When you practice gratitude, you train your attention to notice what is already supporting you. A safe place to sleep. A meal that satisfied you. A friend who checked in. A bill that got paid. A skill you can use. A small amount saved. These moments may not solve every financial problem, but they can soften the feeling of endless scarcity.
The Greater Good Science Center’s gratitude resources explore how gratitude can support well being and connection. In daily financial life, gratitude can help you enjoy what you already have instead of constantly chasing the next purchase as proof that you are okay.
Make Bill Paying a Grounding Ritual
Bills are often treated like emotional threats. People avoid them, resent them, or rush through them with tension. A mindful approach changes the experience. Instead of treating bill paying as a punishment, turn it into a regular grounding ritual.
Choose a consistent time. Sit down with water or coffee. Take one slow breath before logging in. Review what is due. Pay what you can. Write down anything that needs follow up. End by noting one responsible action you took.
This may sound simple, but it matters. You are teaching your nervous system that looking at money does not have to equal panic. You can face the numbers, make decisions, and keep going.
Notice Emotional Spending Triggers
Everyone has spending triggers. Common ones include stress, loneliness, celebration, boredom, comparison, guilt, and the desire to feel in control. Mindfulness helps you identify your personal triggers without turning them into character flaws.
If you notice that you shop after difficult conversations, that is useful information. If you overspend when you feel left out, that matters. If you avoid money tasks when you feel ashamed, that is something you can work with.
Once you know the trigger, you can create a replacement response. Call someone. Take a walk. Wait twenty four hours. Move the item to a wish list. Review your values. Do something that meets the emotional need without automatically creating a financial consequence.
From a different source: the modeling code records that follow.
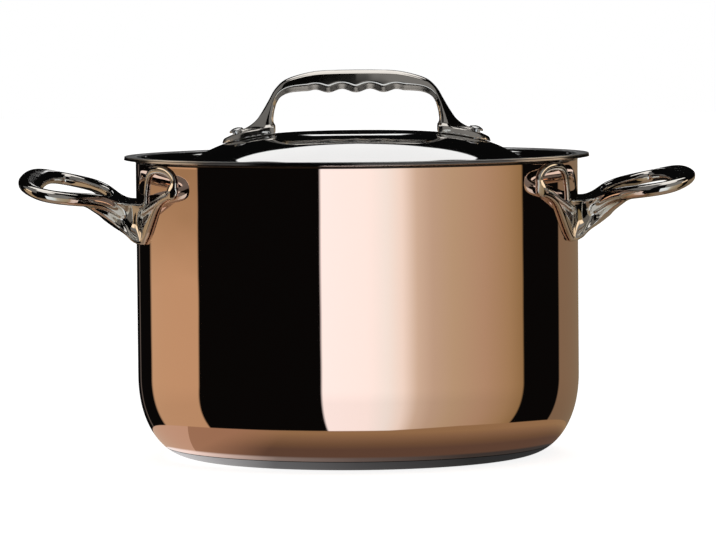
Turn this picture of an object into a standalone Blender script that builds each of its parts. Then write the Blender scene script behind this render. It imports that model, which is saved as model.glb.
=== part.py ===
"""Tall two-handled copper pot with a steel lining and an inset domed lid.

Blender 4.5, metres, +Z up.  The origin is the centre of the underside of the
base.  The side handles lie along X, and the lid handle's grip runs along X.
"""
import math

import bmesh
import bpy
from mathutils import Matrix, Vector

# Whole pot
BODY_RADIUS = 0.100         # outside of the straight copper wall
WALL_TOP = 0.1330           # where the straight wall starts to bend out to the lip
ROUND_STEPS = 48            # facets round every turned piece
GAP = 0.0003                # clearance between pieces that touch

# Pot wall, in layers from the outside in
COPPER_WALL = 0.0015
COPPER_LIP = 0.0007
LINING_WALL = 0.0005
LINING_LIP = 0.0004
LIP_BEND = 0.0007           # radius of the outside of the lip's bend
LIP_ANGLE = 80.0            # degrees turned by the bend, so the lip slopes up by the rest
LIP_STRAIGHT = 0.0048       # length of the lip past its bend
HEEL_WIDTH = 0.025          # how far in the rounded lower corner reaches
HEEL_HEIGHT = 0.037         # how far up it reaches
HEEL_POWER = 2.15           # 2 is an ellipse, more is squarer
DISC_HEIGHT = 0.0046        # steel base disc, which carries on the corner's curve

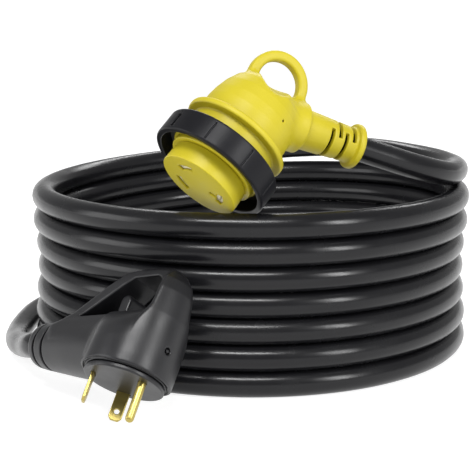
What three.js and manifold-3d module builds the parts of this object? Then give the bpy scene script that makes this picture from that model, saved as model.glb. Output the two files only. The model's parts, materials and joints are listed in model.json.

Build Small Daily Check Ins
Mindful finance works best when it becomes ordinary. You do not need a full money meeting every day. A two minute check in can help. Look at your account balance. Review yesterday’s spending. Name one financial priority for today. Notice how you feel without judging the feeling.
These small check ins create familiarity. The more often you look at your money calmly, the less mysterious and frightening it becomes. Over time, money shifts from something you avoid to something you participate in.
Mindfulness Turns Money Into a Practice
Integrating mindfulness into daily financial life is not about becoming perfect. You will still make impulse purchases sometimes. You will still avoid a task now and then. You will still feel stress, desire, comparison, and uncertainty. That is normal.
The goal is to become more aware and less reactive. Pause before spending. Track without shame. Align choices with values. Practice gratitude. Face bills with steadiness. Notice triggers before they take over.
Money is not just numbers. It is attention, emotion, habit, and intention. When you bring mindfulness into the way you earn, spend, save, and repay, your financial life becomes less about fear and more about choice.